Someone who knows the HPET stuff should look at this.  I observe that neither the cmos_irq_set_state() nor cmos_suspend()/cmos_resume() methods were ever taught anything about HPET; maybe that's the root cause here.

The fact that cmos_procfs() wasn't taught about it explains why the /proc/driver/rtc file never reports the right value for the periodic_IRQ or update_IRQ fields; easily observed while runing "rtctest".  The HPET glue seems to be missing a way to query the emulated IRQ flags.

Another HPET-unaware routine is cmos_do_shutdown().
Comment 5 David Brownell 2008-07-12 21:56:59 UTC
Created attachment 16800 [details]
update rtc-cmos to use HPET glue more consistently

I'll be trying this patch in a while; as its description says, it basically tightens up the handling of the emulated RTC stuff.  There were several small holes in that handling, some of which might have caused problems like this.
Comment 6 Tomas Janousek 2008-07-13 04:56:46 UTC
Well, this patch fixed the problem for me, thanks.

Btw, as it corrected the output of /proc/driver/rtc, I noticed that after running mplayer once, the periodic_IRQ stays up forever (even after resume). Maybe that's the reason for those lost interrupts?
Comment 7 David Brownell 2008-07-15 16:07:55 UTC
Created attachment 16829 [details]
updated hpet-glue patch

this version passed sanity testing on one machine with hpet
Comment 8 Tomas Janousek 2008-07-15 18:05:10 UTC
Yeah, this new patch works as well.

I digged into the problem I mentioned in comment #6 a bit and found that the old rtc driver did turn off all irqs in the rtc_release function, but neither rtc-cmos nor rtc-dev does so. The UIE emulation in rtc-dev does turn off UIE in the release function and so other drivers like rtc-sh or rtc-bfin also turn off their interrupts.

So, I guess we should add a release op to rtc-cmos and clear the interrupts there. Now, if the application does not explicitly set PIE off, the interrupts keep firing (verified with powertop) forever, even after resume.
Comment 9 David Brownell 2008-07-16 10:39:42 UTC
Thanks for the testing, I'll probably submit this today.
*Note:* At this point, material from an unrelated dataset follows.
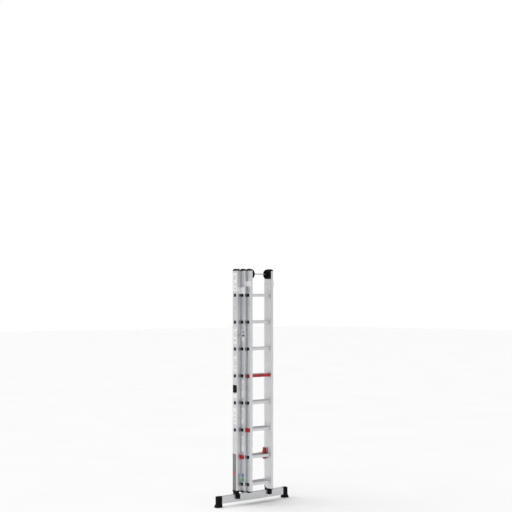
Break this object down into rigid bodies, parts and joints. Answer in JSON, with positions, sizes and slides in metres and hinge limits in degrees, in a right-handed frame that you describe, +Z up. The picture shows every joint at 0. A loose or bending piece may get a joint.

The "leave IRQs enabled" bug is a separate issue, which I think should be addressed within the RTC framework ... drivers shouldn't need to work around that stuff.
Comment 10 Tomas Janousek 2008-07-16 11:49:10 UTC
Ok, fine. I'll open a bug for that and possibly try to code some patches.
Comment 11 David Brownell 2008-07-17 16:24:17 UTC
patch sent to lkml and merged into MM for 2.6.27 ... it's not quite either version attached to this bugreport.  Candidate for stable series.